Instruction: Reproduce exactly the lines from the line with "Keep writing the" through the line with "return material, tree, shader", both included, and no other lines.

-------- Supplied information

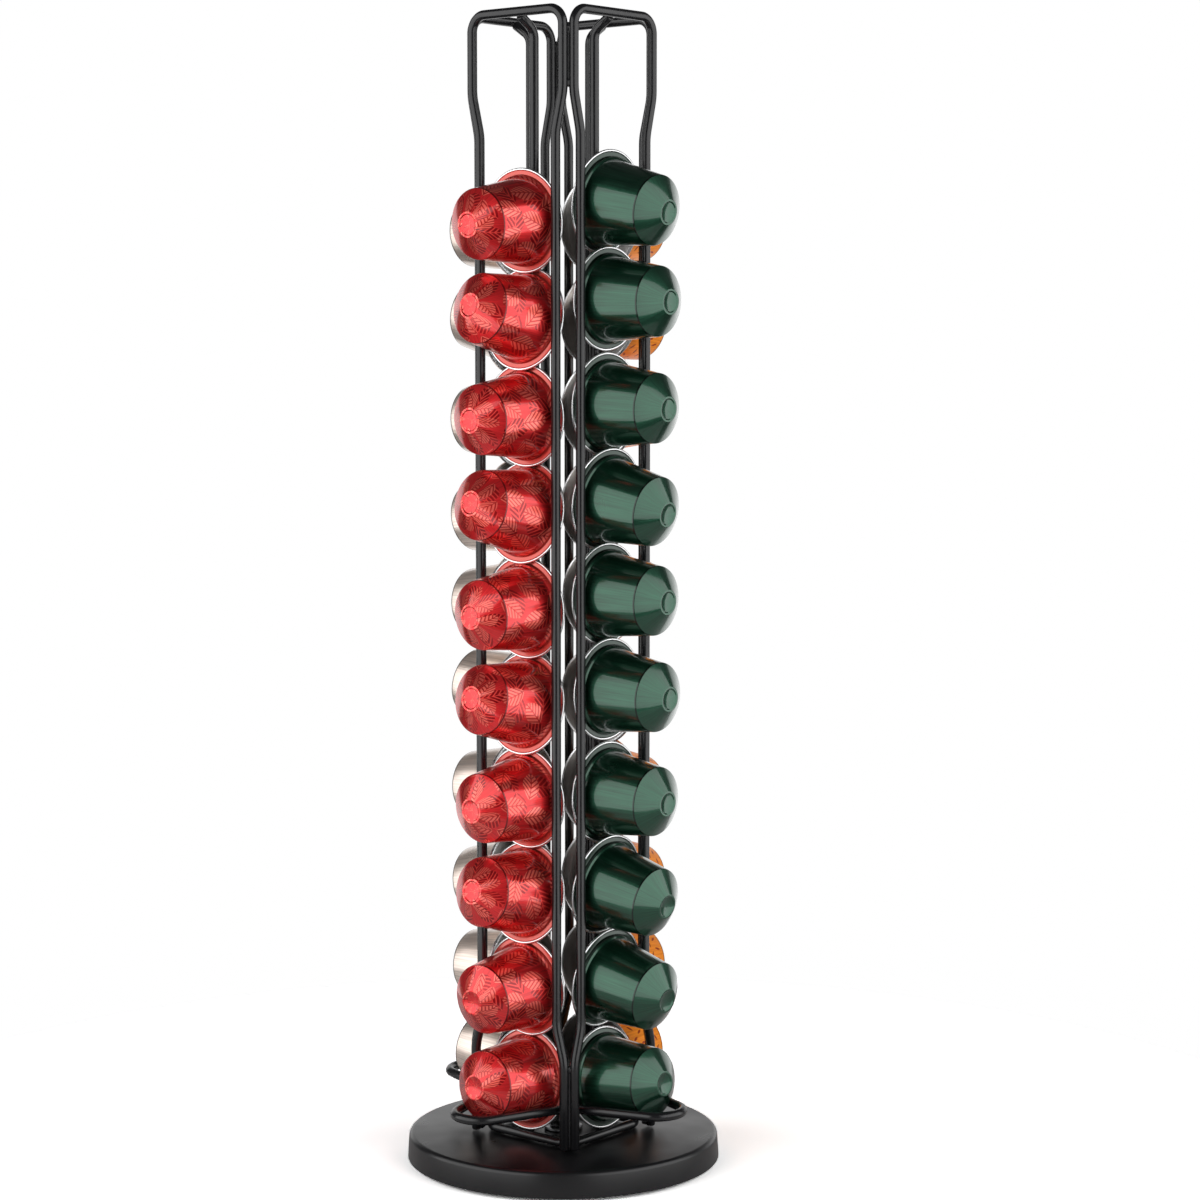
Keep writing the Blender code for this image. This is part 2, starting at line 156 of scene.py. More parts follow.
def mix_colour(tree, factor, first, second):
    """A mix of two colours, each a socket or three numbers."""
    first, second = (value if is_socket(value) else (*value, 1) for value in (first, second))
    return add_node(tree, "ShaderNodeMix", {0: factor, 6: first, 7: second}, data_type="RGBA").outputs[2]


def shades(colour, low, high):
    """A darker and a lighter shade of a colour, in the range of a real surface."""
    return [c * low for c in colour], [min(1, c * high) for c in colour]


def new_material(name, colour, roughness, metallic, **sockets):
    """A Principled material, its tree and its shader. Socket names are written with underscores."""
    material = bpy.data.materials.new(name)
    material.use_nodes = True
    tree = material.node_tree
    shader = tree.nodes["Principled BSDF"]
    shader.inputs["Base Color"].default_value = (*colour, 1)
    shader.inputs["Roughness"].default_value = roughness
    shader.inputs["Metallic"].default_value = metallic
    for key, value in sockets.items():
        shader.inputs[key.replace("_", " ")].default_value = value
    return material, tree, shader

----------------
-------- Supplied information

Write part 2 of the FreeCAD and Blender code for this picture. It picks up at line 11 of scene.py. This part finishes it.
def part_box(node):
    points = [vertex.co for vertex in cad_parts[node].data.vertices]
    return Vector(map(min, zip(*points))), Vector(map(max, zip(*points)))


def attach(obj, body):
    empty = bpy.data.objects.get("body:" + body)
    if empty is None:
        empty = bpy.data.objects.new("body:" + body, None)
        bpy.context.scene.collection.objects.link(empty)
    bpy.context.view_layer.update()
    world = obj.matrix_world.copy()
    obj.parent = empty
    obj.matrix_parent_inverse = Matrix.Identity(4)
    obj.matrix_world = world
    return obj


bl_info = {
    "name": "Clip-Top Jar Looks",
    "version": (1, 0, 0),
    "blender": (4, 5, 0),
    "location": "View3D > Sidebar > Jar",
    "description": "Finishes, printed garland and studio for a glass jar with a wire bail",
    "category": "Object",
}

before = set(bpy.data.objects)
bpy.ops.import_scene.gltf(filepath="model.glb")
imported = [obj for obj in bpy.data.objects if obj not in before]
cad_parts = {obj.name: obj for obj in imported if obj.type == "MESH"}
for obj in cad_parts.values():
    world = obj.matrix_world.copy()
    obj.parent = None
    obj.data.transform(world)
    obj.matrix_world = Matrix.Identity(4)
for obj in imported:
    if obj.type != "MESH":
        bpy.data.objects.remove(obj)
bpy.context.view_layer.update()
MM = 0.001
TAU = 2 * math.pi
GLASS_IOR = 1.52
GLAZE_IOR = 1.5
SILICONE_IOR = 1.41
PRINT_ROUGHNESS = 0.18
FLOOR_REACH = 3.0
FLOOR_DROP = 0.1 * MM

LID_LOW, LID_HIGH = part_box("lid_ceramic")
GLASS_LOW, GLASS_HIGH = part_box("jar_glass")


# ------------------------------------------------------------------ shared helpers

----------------
-------- Supplied information

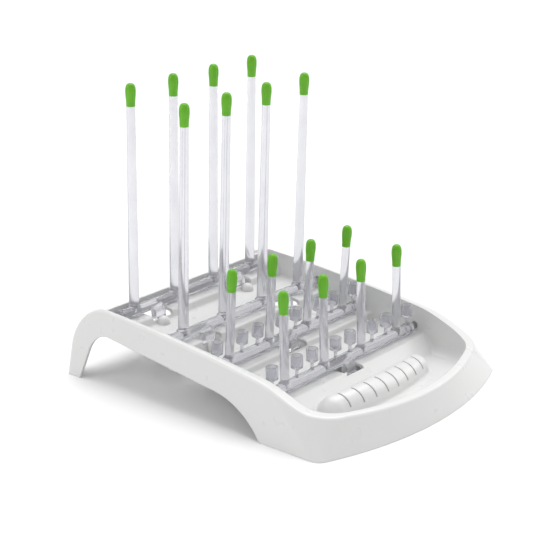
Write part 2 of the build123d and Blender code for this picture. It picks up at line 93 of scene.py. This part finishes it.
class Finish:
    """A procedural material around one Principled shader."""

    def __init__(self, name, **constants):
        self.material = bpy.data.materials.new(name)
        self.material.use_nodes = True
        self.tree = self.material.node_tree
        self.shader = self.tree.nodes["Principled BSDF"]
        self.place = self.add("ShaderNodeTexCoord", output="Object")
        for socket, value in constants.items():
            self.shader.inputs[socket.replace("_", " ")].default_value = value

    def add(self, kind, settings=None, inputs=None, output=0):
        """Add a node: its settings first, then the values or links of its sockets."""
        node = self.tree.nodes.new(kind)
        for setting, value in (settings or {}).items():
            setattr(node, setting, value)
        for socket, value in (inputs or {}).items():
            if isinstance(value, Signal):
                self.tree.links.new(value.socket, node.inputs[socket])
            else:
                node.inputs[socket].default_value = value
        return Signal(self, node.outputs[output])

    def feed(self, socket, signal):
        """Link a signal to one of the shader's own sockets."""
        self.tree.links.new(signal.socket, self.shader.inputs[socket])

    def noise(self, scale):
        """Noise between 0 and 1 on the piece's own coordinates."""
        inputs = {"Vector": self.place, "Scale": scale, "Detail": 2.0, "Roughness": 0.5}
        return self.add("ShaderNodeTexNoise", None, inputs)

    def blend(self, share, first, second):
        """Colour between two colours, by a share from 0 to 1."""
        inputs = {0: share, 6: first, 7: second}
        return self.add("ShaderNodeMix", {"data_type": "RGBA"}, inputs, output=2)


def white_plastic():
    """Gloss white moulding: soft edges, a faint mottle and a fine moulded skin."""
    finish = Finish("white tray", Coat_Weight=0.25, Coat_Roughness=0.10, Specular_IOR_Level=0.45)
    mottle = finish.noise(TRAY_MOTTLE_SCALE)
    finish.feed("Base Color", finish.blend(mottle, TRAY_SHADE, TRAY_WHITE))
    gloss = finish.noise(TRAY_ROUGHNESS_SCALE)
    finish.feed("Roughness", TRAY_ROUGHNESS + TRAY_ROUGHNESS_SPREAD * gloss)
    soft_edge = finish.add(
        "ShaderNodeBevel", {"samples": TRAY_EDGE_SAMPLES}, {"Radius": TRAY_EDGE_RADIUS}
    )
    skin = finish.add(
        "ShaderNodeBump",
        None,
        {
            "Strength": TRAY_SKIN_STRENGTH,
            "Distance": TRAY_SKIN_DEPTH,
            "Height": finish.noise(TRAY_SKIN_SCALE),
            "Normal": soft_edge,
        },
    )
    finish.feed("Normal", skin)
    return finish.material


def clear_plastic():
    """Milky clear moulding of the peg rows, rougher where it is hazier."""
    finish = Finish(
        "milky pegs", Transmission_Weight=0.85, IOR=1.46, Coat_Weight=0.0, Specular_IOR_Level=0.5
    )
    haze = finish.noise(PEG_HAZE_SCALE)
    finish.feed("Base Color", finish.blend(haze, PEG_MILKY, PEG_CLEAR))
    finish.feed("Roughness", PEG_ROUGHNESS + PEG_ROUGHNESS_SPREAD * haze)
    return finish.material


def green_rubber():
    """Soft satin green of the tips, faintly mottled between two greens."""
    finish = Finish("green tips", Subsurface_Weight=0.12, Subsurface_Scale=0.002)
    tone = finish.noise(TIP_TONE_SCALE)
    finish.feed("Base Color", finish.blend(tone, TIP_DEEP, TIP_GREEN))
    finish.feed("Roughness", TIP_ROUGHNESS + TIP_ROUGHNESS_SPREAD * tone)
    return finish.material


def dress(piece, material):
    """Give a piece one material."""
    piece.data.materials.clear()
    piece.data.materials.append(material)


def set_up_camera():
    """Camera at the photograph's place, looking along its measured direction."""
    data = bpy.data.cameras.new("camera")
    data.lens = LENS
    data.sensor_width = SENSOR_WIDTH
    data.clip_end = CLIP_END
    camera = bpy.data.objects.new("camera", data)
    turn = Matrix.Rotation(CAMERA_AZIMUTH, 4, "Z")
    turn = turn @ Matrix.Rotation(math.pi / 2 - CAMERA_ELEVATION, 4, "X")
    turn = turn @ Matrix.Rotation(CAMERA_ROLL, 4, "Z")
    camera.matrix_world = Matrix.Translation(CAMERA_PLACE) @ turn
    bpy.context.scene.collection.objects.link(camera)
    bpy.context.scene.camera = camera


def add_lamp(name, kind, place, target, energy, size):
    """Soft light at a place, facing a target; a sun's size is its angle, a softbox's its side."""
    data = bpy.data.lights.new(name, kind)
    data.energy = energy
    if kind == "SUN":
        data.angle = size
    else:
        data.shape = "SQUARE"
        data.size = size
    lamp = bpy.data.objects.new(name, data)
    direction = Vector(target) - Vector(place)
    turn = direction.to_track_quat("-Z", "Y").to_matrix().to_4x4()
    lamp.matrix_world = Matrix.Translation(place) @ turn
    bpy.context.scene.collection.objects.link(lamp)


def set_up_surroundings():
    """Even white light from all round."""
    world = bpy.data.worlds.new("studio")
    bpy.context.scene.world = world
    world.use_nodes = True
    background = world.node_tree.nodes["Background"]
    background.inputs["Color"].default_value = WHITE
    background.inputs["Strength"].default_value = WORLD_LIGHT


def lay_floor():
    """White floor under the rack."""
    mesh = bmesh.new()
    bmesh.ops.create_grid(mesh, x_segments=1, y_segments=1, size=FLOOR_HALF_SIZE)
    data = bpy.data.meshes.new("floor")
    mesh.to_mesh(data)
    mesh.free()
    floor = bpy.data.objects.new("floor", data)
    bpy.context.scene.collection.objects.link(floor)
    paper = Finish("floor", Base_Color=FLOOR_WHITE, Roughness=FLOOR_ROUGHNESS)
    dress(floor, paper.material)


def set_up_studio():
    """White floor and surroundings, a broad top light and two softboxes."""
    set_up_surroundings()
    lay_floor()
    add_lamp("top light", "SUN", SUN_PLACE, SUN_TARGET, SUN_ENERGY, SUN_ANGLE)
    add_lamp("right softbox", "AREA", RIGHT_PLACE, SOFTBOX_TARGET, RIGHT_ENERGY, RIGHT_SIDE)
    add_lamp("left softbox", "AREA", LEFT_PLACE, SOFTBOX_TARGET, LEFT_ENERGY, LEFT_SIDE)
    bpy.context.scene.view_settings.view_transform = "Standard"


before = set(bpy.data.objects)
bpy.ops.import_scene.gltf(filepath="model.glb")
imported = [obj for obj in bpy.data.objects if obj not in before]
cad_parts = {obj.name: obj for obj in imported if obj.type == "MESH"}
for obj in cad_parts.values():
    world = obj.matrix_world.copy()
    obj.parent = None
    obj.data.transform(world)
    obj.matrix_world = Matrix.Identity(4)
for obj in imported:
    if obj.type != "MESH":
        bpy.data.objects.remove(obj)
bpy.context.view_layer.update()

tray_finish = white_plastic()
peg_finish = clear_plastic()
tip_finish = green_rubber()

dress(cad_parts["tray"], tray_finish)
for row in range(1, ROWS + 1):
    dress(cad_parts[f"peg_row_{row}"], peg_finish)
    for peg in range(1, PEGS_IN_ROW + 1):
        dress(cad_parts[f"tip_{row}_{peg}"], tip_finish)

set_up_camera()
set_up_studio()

----------------

The reply:
Keep writing the Blender code for this image. This is part 2, starting at line 156 of scene.py. More parts follow.
def mix_colour(tree, factor, first, second):
    """A mix of two colours, each a socket or three numbers."""
    first, second = (value if is_socket(value) else (*value, 1) for value in (first, second))
    return add_node(tree, "ShaderNodeMix", {0: factor, 6: first, 7: second}, data_type="RGBA").outputs[2]


def shades(colour, low, high):
    """A darker and a lighter shade of a colour, in the range of a real surface."""
    return [c * low for c in colour], [min(1, c * high) for c in colour]


def new_material(name, colour, roughness, metallic, **sockets):
    """A Principled material, its tree and its shader. Socket names are written with underscores."""
    material = bpy.data.materials.new(name)
    material.use_nodes = True
    tree = material.node_tree
    shader = tree.nodes["Principled BSDF"]
    shader.inputs["Base Color"].default_value = (*colour, 1)
    shader.inputs["Roughness"].default_value = roughness
    shader.inputs["Metallic"].default_value = metallic
    for key, value in sockets.items():
        shader.inputs[key.replace("_", " ")].default_value = value
    return material, tree, shader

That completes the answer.